How can I increment a variable already defined in bash? Here's what I mean:
ID1="YAY1"
ID2="YAY2"
for (( c=1; c<=3; c++ ))
do
if [ "$SOMEOTHERVAR" = "ID$c" ]; then BLAH; fi
done
Problem is, when it increments the variable already defined to do the comparison, it thinks ID$c is equal to the string ID1, not what ID1 equals which is YAY1, so the if statement always evaluates false. I hope that makes sense.
Thank you for your help!
******UPDATE******
Thanks everyone for your help. The cleanest solution was to use a single array mixed with cut. May not be the cleanest way, but works great.
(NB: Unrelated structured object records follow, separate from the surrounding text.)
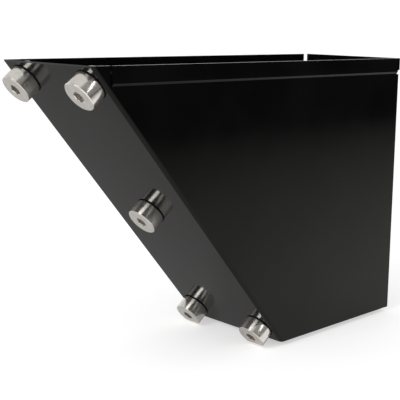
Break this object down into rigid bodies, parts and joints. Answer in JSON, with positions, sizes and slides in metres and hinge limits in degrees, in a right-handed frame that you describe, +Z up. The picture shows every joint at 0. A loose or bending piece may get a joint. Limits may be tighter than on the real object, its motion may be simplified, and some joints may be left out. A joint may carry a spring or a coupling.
{
  "type": "battery box",
  "caption": "Open-topped sheet-steel battery box with one sloping end, which is a mounting plate with socket-head screws, and a stepped rim round the mouth.",
  "frame": {"origin": "middle of the sloping plate's outer face, on the axis of the centre screw", "axes": "+X level, from the sloping plate towards the upright end wall; +Y across the box; +Z up, out of the mouth"},
  "size_m": [0.254, 0.0824, 0.173],
  "materials": {
    "gloss_black_paint": "gloss",
    "polished_steel": "polished",
    "plain_steel": "satin",
    "black_rubber": "matte"
  },
  "bodies": {
    "root": {"shell": "gloss_black_paint", "floor_end_panel": "gloss_black_paint", "screw_1": "polished_steel", "screw_2": "polished_steel", "screw_3": "polished_steel", "screw_4": "polished_steel", "screw_5": "polished_steel", "black_washer_1": "black_rubber", "black_washer_2": "black_rubber", "black_washer_3": "black_rubber", "black_washer_4": "black_rubber", "black_washer_5": "black_rubber", "inner_washer_1": "plain_steel", "inner_washer_2": "plain_steel", "inner_washer_3": "plain_steel", "inner_washer_4": "plain_steel", "inner_washer_5": "plain_steel", "nut_1": "plain_steel", "nut_2": "plain_steel", "nut_3": "plain_steel", "nut_4": "plain_steel", "nut_5": "plain_steel"}
  },
  "joints": []
}
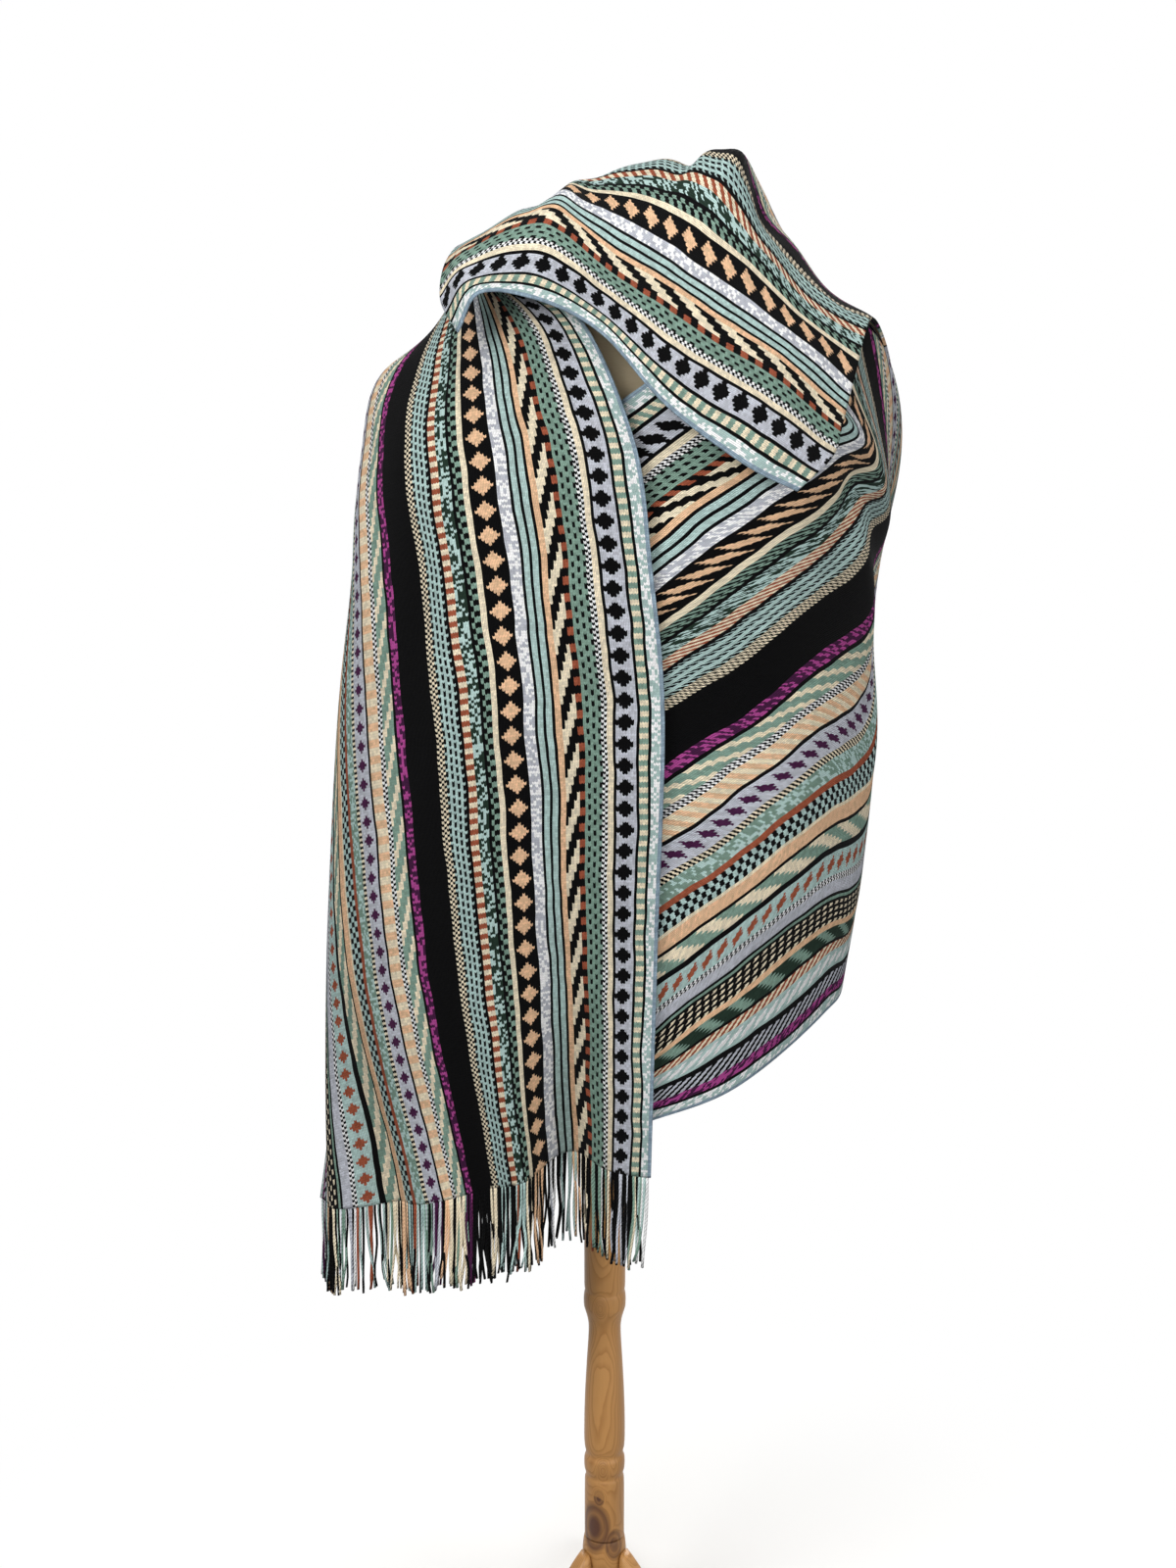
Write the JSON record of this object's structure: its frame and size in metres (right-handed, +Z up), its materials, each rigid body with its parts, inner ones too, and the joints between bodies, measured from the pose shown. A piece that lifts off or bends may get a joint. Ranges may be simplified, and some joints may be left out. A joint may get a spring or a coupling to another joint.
{
  "type": "knit scarf on a dress form stand",
  "caption": "Long patterned knit scarf with a fringed end, wrapped round the shoulders of a limbless dress form on a turned wooden pole with splayed legs.",
  "frame": {"origin": "on the floor, under the middle of the whole object's bounding box", "axes": "+Z up the pole, the front of the form looks along -Y"},
  "size_m": [0.6088, 0.4256, 1.6281],
  "materials": {
    "knit_left": "matt knit",
    "knit_collar": "matt knit",
    "knit_right": "matt knit",
    "fringe": "matt yarn",
    "form": "matt woven linen",
    "cap": "satin pine",
    "pole": "satin pine",
    "hub": "satin pine",
    "legs": "satin pine"
  },
  "bodies": {
    "root": {"panel_front_left": "knit_left", "collar_and_back": "knit_collar", "panel_front_right": "knit_right", "fringe": "fringe", "form_body": "form", "neck_cap": "cap", "pole": "pole", "hub": "hub", "leg_1": "legs", "leg_2": "legs", "leg_3": "legs"}
  },
  "joints": []
}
Here is a snippet below:
# CONTACTS
declare -a EMAIL
EMAIL[1]="JS:[email protected]"
EMAIL[2]="JD:[email protected]"
EMAIL[3]="JK:[email protected]"
# FUNCTIONS
function EMAIL {
for i in "${!EMAIL[@]}"; do
POINTER="`echo ${EMAIL[$i]} | cut -d":" -f1`"; ADDRESS="`echo ${EMAIL[$i]} | cut -d":" -f2`";
if [ "$POINTER" = "$PEMAIL" ]; then TO="$ADDRESS"; fi
if [ "$POINTER" = "$SEMAIL" ]; then CC="$ADDRESS"; fi
done
}
PEMAIL and SEMAIL are the comparators which are pulled from the database in another part of the script.